I have always been firmly of the belief that flexible working is the saving grace of modern parents. The Government would love to rely on nurseries and extend the school day and cut holidays in a bid to be ‘family friendly’, but actually, most children and parents quite like each other. A simple solution to spiralling childcare costs would be to find ways to rely on paid childcare less.
However, feminism will always have a job to do until these are no longer considered women’s issues to solve. When men, when considering parenthood, make those same choices and have those same opportunities.
I remember a conversation with some friends last year. My friend is one these evil G.P. women who only wants to kill you for part of her week, whereas her husband works long hours, often away from home. Wouldn’t it be lovely, I said, if you could both work 4 days a week instead. Same family hours worked, more even split. My male friend said “I would love to work 4 days a week but, in my situation, I couldn’t because I’d still be expected to do 5 days work in 4, and it would be career suicide.” Welcome, dear boy, welcome.

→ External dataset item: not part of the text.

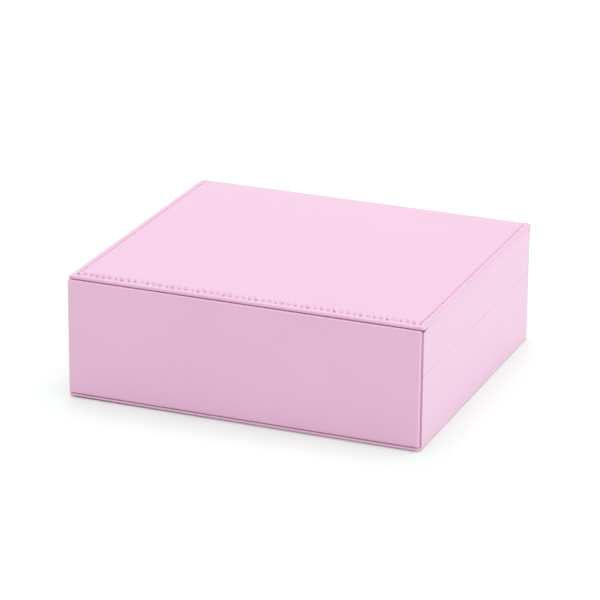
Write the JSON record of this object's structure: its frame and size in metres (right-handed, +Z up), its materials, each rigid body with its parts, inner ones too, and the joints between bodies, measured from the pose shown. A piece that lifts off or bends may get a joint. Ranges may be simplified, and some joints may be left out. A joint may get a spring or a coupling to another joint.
{
  "type": "jewellery case",
  "caption": "Pale pink leather jewellery case: lid and base halves on concealed rear hinges, a full-height magnetic front flap, a framed mirror and a lift-out tray with ring rolls.",
  "frame": {"origin": "centre of the case's footprint on the surface it stands on", "axes": "+X to the case's right along its width, -Y towards the flap at the front, +Z up"},
  "size_m": [0.24, 0.2166, 0.082],
  "materials": {
    "pink_leather": "smooth matte faux leather",
    "case_board": "raw fibreboard",
    "thread": "polyester sewing thread",
    "felt": "non-slip felt",
    "suede": "faux suede lining",
    "roll_suede": "faux suede over foam",
    "mirror": "silvered glass",
    "steel": "nickel-plated steel",
    "screws": "nickel-plated steel",
    "magnet": "nickel-plated magnet"
  },
  "bodies": {
    "base": {"bottom_felt": "felt", "bottom_board": "pink_leather", "base_front_wall": "case_board", "base_back_wall": "case_board", "base_left_wall": "case_board", "base_right_wall": "case_board", "base_side_leather": "pink_leather", "base_back_leather": "pink_leather", "base_lining": "suede", "tray_ledge_left": "suede", "tray_ledge_right": "suede", "base_long_divider": "suede", "base_cross_divider": "suede", "catch_plates": "steel", "hinge_base_leaves": "steel", "hinge_base_screws": "screws", "hinge_pins": "steel"},
    "lid": {"lid_front_wall": "case_board", "lid_back_wall": "case_board", "lid_left_wall": "case_board", "lid_right_wall": "case_board", "lid_side_leather": "pink_leather", "lid_back_leather": "pink_leather", "top_board": "case_board", "top_leather": "pink_leather", "top_stitching": "thread", "lid_lining": "suede", "mirror_frame": "pink_leather", "mirror_glass": "mirror", "hinge_lid_leaves": "steel", "hinge_lid_screws": "screws", "flap_hinge_lid_strip": "pink_leather"},
    "flap": {"flap_board": "case_board", "flap_magnets": "magnet", "flap_leather": "pink_leather", "flap_facing": "suede", "flap_hinge_flap_strip": "pink_leather"},
    "tray": {"tray_floor": "suede", "tray_left_wall": "suede", "tray_right_wall": "suede", "tray_front_wall": "suede", "tray_back_wall": "suede", "tray_long_divider": "suede", "tray_short_divider": "suede", "tray_front_cross_divider": "suede", "tray_back_cross_divider": "suede", "tray_front_half_divider": "suede", "tray_middle_half_divider": "suede", "ring_roll_1": "roll_suede", "ring_roll_2": "roll_suede", "ring_roll_3": "roll_suede", "ring_roll_4": "roll_suede", "ring_roll_5": "roll_suede", "tray_pull_tabs": "pink_leather"}
  },
  "joints": [
    {"name": "lid_hinge", "type": "hinge", "parent": "base", "child": "lid", "pos_m": [0, 0.106, 0.0492], "axis": [-1, 0, 0], "range_deg": [0, 100]},
    {"name": "flap_hinge", "type": "hinge", "parent": "lid", "child": "flap", "pos_m": [0, -0.1051, 0.0796], "axis": [-1, 0, 0], "range_deg": [0, 100]},
    {"name": "tray_lift", "type": "slide", "parent": "base", "child": "tray", "axis": [0, 0, 1], "range_m": [0, 0.025]}
  ]
}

But he’s right. There is an unnecessary stigma attached to part time working and the reason is that it’s really only the women that do it. They tend to be low paid and low status, or career limiting. However, slowly, that is changing. Recruitment agencies such as Timewise Jobs are doing a lot to convince companies that high level positions can be done in less time and more efficiently. The more it is considered the norm for men to apply for these roles the less stigmatised it will become. The more men phone in to say they can’t come in because their child is sick, the less demonised all working women will become as a result.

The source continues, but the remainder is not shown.